— Start —

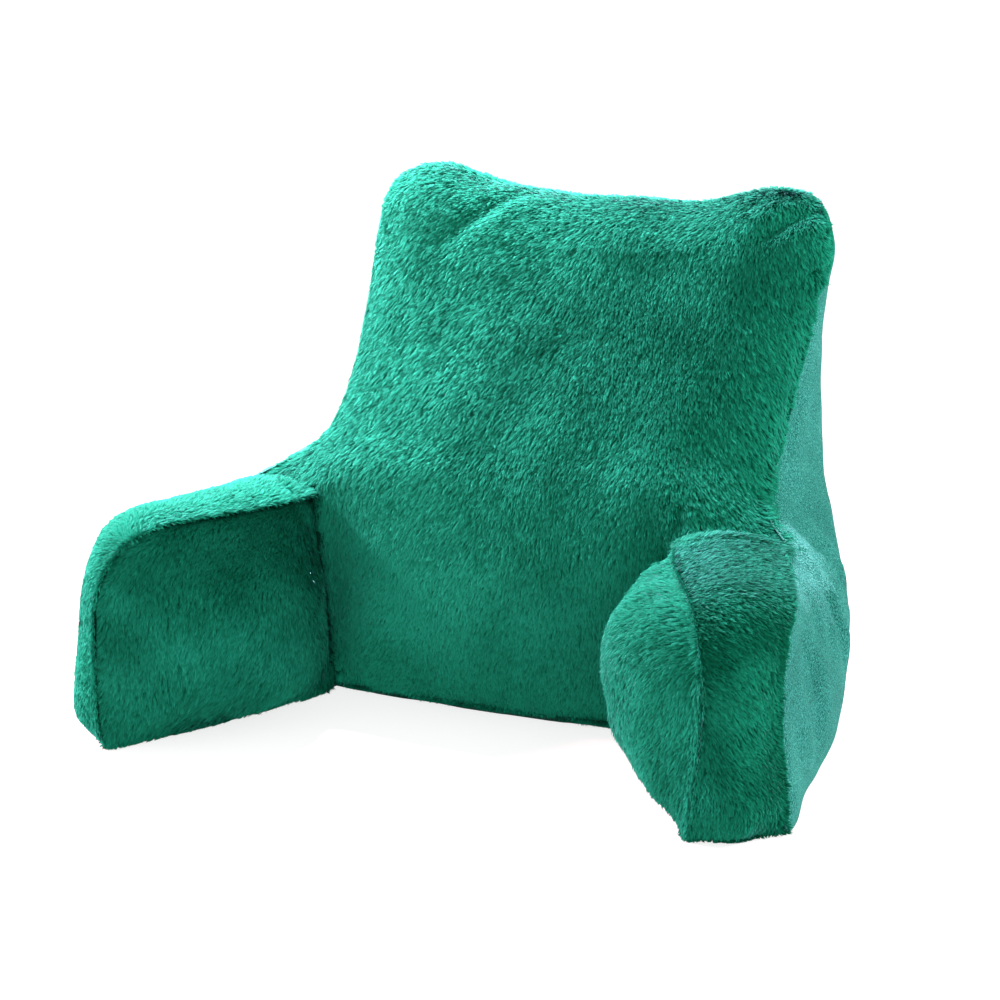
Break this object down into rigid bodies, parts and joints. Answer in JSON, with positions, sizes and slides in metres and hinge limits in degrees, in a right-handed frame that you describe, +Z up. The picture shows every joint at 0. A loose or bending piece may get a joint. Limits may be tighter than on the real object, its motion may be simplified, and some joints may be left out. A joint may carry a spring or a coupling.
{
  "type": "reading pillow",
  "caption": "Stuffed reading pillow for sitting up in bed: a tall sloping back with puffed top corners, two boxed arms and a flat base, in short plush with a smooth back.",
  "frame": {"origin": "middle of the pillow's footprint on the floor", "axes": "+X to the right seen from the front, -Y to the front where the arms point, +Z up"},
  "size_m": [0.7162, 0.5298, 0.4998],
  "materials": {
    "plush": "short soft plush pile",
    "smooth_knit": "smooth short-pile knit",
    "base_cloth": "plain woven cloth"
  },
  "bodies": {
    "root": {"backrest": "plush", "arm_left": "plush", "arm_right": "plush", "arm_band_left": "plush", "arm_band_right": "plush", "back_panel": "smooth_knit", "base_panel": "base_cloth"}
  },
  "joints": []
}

— End —

**DIRECTIVE**
Please return the data above exactly as given.

**REPLY**
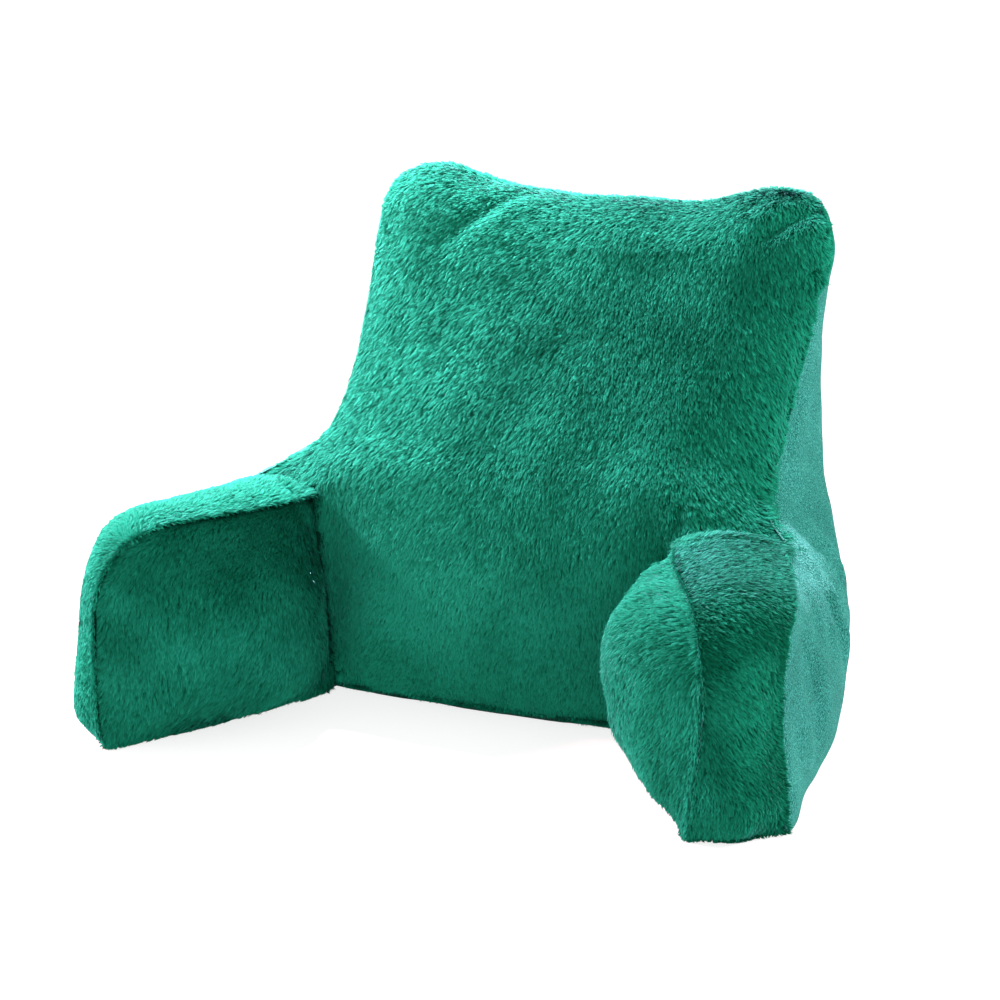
Break this object down into rigid bodies, parts and joints. Answer in JSON, with positions, sizes and slides in metres and hinge limits in degrees, in a right-handed frame that you describe, +Z up. The picture shows every joint at 0. A loose or bending piece may get a joint. Limits may be tighter than on the real object, its motion may be simplified, and some joints may be left out. A joint may carry a spring or a coupling.
{
  "type": "reading pillow",
  "caption": "Stuffed reading pillow for sitting up in bed: a tall sloping back with puffed top corners, two boxed arms and a flat base, in short plush with a smooth back.",
  "frame": {"origin": "middle of the pillow's footprint on the floor", "axes": "+X to the right seen from the front, -Y to the front where the arms point, +Z up"},
  "size_m": [0.7162, 0.5298, 0.4998],
  "materials": {
    "plush": "short soft plush pile",
    "smooth_knit": "smooth short-pile knit",
    "base_cloth": "plain woven cloth"
  },
  "bodies": {
    "root": {"backrest": "plush", "arm_left": "plush", "arm_right": "plush", "arm_band_left": "plush", "arm_band_right": "plush", "back_panel": "smooth_knit", "base_panel": "base_cloth"}
  },
  "joints": []
}